De su palmarés cuelga una retahíla de títulos y distinciones: seis medallas internacionales (dos con Yugoslavia y cuatro con España), seis ligas Asobal, cuatro Champions y el premio en 2005 al mejor jugador del mundo. Allí por donde pasó (Ciudad Real, Atlético, Barcelona, Vardar o Veszprem) resultó decisivo. “He jugado la Liga de Campeones 20 años y, poco a poco, he notado que los jugadores tenían más miedo de mí que yo de ellos”, confiesa. Detrás de ese guardameta con pinta de pachorra se escondía un tipo estudioso y concienzudo cuya sola presencia intimidaba. “Al final, con los veteranos ya no tenía ni que preparar. Sabía más o menos qué podía esperar de ellos, cómo tiraban según el momento del partido. Si no, es imposible llegar a un lanzamiento de siete u ocho metros a 120 kilómetros por hora. Con los jóvenes me costaba más. La portería tiene cuatro esquinas y muchos sitios”, señala.

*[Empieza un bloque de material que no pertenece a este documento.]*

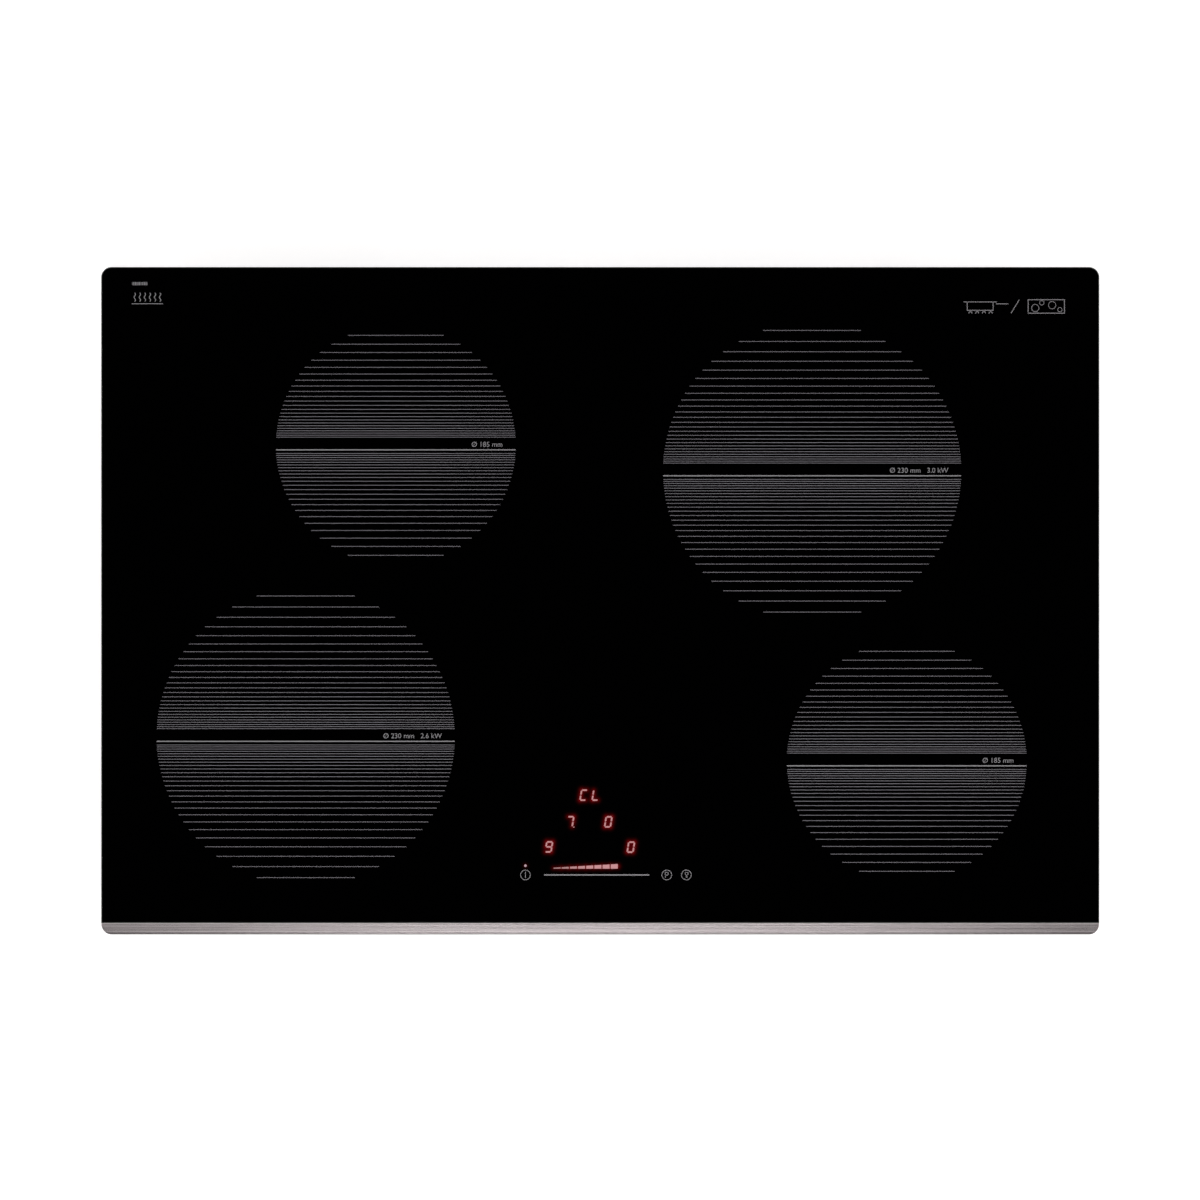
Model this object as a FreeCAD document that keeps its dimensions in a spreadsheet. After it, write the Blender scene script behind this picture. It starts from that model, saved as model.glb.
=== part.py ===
import FreeCAD, Part
import Sketcher
import math
import os

# An electric induction cooktop that drops into a worktop cut-out.
#
# Frame: X to the right, Y to the back, Z up, in millimetres. The origin lies in the middle of the
# worktop's top face, on which the seal under the glass rests. The glass is above Z = 0 and the
# casing hangs below it.
#
# Bodies: the glass, casing and electronics are one rigid body. Each induction coil floats on three
# springs under the glass, each blower wheel spins, each worktop clamp swings out and climbs its
# screw, and the cover of the mains terminals opens on a hinge.

V = FreeCAD.Vector
UP = V(0, 0, 1)
DOC = FreeCAD.newDocument("InductionCooktop")
SHEET = DOC.addObject("Spreadsheet::Sheet", "Sizes")

# The driving dimensions, in millimetres and degrees, and the counts.
DRIVING = {
    # glass, front trim and seal
    "glass_width": 770, "glass_depth": 515, "glass_thick": 4, "glass_corner": 8, "glass_edge": 0.6,
    "trim_depth": 9, "trim_rise": 0.3, "trim_drop": 2, "trim_bevel": 0.5, "trim_nose": 1.4,
    "trim_leg": 7, "trim_leg_thick": 0.8, "trim_groove": 2,
    "seal_thick": 2.5, "seal_band": 6.5, "seal_margin": 3, "glue_thick": 0.5, "glue_band": 7,
    # casing
    "pan_width": 742, "pan_depth": 478, "pan_drop": 52, "pan_rise": 1.2, "sheet_thick": 0.8,
    "pan_corner": 6, "pan_bend": 2, "frame_gap": 0.4, "frame_flange": 11,
    "tray_level": 14, "tray_thick": 1, "tray_gap": 2, "tray_hole": 30,
    "emboss_side": 70, "emboss_front": -120, "emboss_back": 190, "emboss_deep": 4,
    "slot_wide": 3.6, "slot_tall": 17, "slot_pitch": 7.4, "slot_level": 43,
    # case screws
    "screw_head": 3.7, "screw_head_tall": 2.2, "screw_shank": 1.9, "screw_long": 6, "screw_hole": 2.1,
    "screw_level": 7,
    # cooking zones: centre and printed diameter
    "large_zone": 230, "small_zone": 185,
    "front_left_x": -227.2, "front_left_y": -105.2, "rear_left_x": -157.7, "rear_left_y": 119.6,
    "rear_right_x": 163.4, "rear_right_y": 99.6, "front_right_x": 236.4, "front_right_y": -124.1,
    # coils
    "coil_margin": 8, "coil_eye": 22, "litz_dia": 3.2, "litz_pitch": 3.3, "mica_thick": 0.5,
    "mica_eye": 12, "former_thick": 2.5, "former_rim": 2, "former_hub": 3, "rib_thick": 1.6,
    "ferrite_wide": 14, "ferrite_tall": 4.5, "ferrite_count": 8, "sensor_radius": 9,
    "ear_radius": 8, "ear_reach": 6, "ear_hole": 2.9, "post_radius": 2.5, "post_head": 4.4,
    "post_head_tall": 1.5, "post_play": 0.5, "spring_radius": 3.9, "spring_wire": 0.45,
    "spring_turns": 4, "lead_radius": 1.6, "lead_gap": 8, "lead_level": 18.4, "lead_reach": 60,
    # power electronics
    "board_inner": 85, "board_outer": 335, "board_front": -100, "board_back": 192,
    "board_thick": 1.6, "board_lift": 5, "board_margin": 8, "standoff_radius": 3, "stud_hole": 1.7,
    "sink_inner": 262, "sink_wide": 56, "sink_front": -92, "sink_long": 200, "sink_tall": 25,
    "sink_foot": 4, "fin_count": 9, "fin_thick": 2, "chip_wide": 16, "chip_deep": 5, "chip_tall": 20,
    "chip_pitch": 38, "chip_count": 5, "stud_radius": 4, "stud_tall": 8, "stud_pitch": 16,
    "stud_inset": 14, "socket_wide": 12, "socket_long": 22, "socket_tall": 9,
    "film_x": 205, "film_y": -70, "film_pitch": 34, "film_wide": 32, "film_deep": 18, "film_tall": 24,
    "can_x": 180, "can_y": 80, "can_pitch": 24, "can_radius": 9, "can_tall": 26,
    "choke_x": 150, "choke_ring": 14, "choke_wire": 6,
    # blowers
    "blower_x": 275, "blower_y": -160, "blower_tall": 28, "blower_wall": 1.5, "volute_radius": 46,
    "cavity_radius": 43, "inlet_radius": 30, "wheel_radius": 38, "blade_count": 28, "hub_radius": 15,
    "duct_wide": 44, "shaft_radius": 1.5, "grille_slots": 18, "foot_reach": 38, "foot_half": 6,
    "foot_tall": 2.5, "wheel_gap": 4,
    # touch control unit
    "control_x": 4, "control_y": -178, "control_wide": 156, "control_deep": 94, "control_wall": 1.5,
    "control_level": 4.5, "control_foot": 2, "leg_inset": 9, "leg_radius": 4, "digit_wide": 9.2,
    "digit_tall": 13, "digit_body": 6, "key_y": -211.6, "pad_radius": 2.4, "loom_x": 46, "loom_y": -142,
    "loom_radius": 2.5, "loom_hole": 4, "loom_level": 24,
    # mains connection
    "bay_x": 260, "bay_wide": 96, "bay_deep": 42, "bay_tall": 28, "cover_gap": 0.8, "cover_wall": 1.8,
    "inlet_bore": 6, "inlet_block": 26, "inlet_long": 9, "cover_hinge": 2.5, "cover_pin": 2,
    "cover_front": 12, "pole_count": 5, "pole_pitch": 12, "strip_deep": 16, "strip_tall": 15,
    "wire_hole": 5,
    # worktop clamps
    "clamp_y": 150, "pocket_long": 52, "pocket_deep": 15, "pocket_top": 18, "pocket_floor": 46,
    "clamp_screw": 2.5, "clamp_screw_head": 4.5, "clamp_hole": 2.75, "clamp_arm": 38,
    "clamp_wide": 9, "clamp_thick": 3, "clamp_hub": 5.6, "clamp_hub_tall": 7, "clamp_lip": 3,
}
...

Analizaba a los rivales y, si hacía falta, aparecía en el pabellón con la chuleta en la mano. Así fue, por ejemplo, para las semifinales del Europeo de 2018 contra Francia, en el que fue reclutado de urgencia por la lesión de Gonzalo Pérez de Vargas. El día anterior estaba comiendo patatas fritas en casa de Macedonia y en unas horas se plantó en Croacia para detener tres de los cinco penaltis galos tras un mes inactivo. En el vestuario, todos le felicitaron por sus intervenciones mientras él estaba fastidiado por los dos que le colaron. En la final ganada ante Suecia resultó aún más decisivo y le concedieron el MVP. “Me lo dieron porque pensaban que me iba a retirar”, apunta riéndose.

“En este balonmano, los porteros son más importantes que los finalizadores. Marcan las diferencias. Puedes jugar muy bien, pero si tienes enfrente un guardameta con el día bueno, te mata psicológicamente”, advierte. “Los hay más atléticos, con más salto, mejor reacción, pero para ser portero hay que nacer y estar bien de la cabeza”.

Él dice que lleva sin correr diez años. “Solo dos metros a la derecha y dos a la izquierda. Bajo palos me puedes dejar 12 horas, pero si hay que levantar pesas y correr no me gusta mucho. Una vez me piqué con Rutenka, echamos una carrera y terminé con una microrrotura en los isquios. Talant [Dujshebaev, su entrenador] se cabreó y me dijo que ya no podía correr”, relata este corpachón de dos metros de alto y 120 kilos de peso que hasta hace dos días detenía lanzamientos con la pierna extendida hasta por encima de la cabeza.

El Veszprem húngaro fue su primer gran club y el último, dirigido ahora por el hispano David Davis. En medio, estuvo diez años en la Asobal: siete temporadas en el Ciudad Real, una en el Atlético y dos en el Barça. Aterrizó con 24 años en Madrid, preguntándose a 2.500 kilómetros de su casa “adónde iba” mientras cogía el AVE a la Mancha a 40 grados, pero no le costó echar raíces. En 2008 se nacionalizó y empezó a jugar con la selección. “Yo ya no quería ir con Serbia por cosas privadas que prefiero no hablar. Me propusieron hacerlo con España y acepté. Mucha gente dijo que lo hice por dinero, pero nada de eso”, subraya. En 78 internacionalidades se colgó un oro y un bronce mundial, y un oro y una plata europeas. Figuraba, incluso, en la prelista para los Juegos.

Ese puesto será para otro. Se marcha un jugador de época y de otra época, un portero que en sus últimos coletazos se sentía diferente en el vestuario. “Ahora es distinto, en pensamiento y en todo. He estado con los más grandes y me gustaba más la forma de funcionar de antes. No sé explicar por qué”, concluye.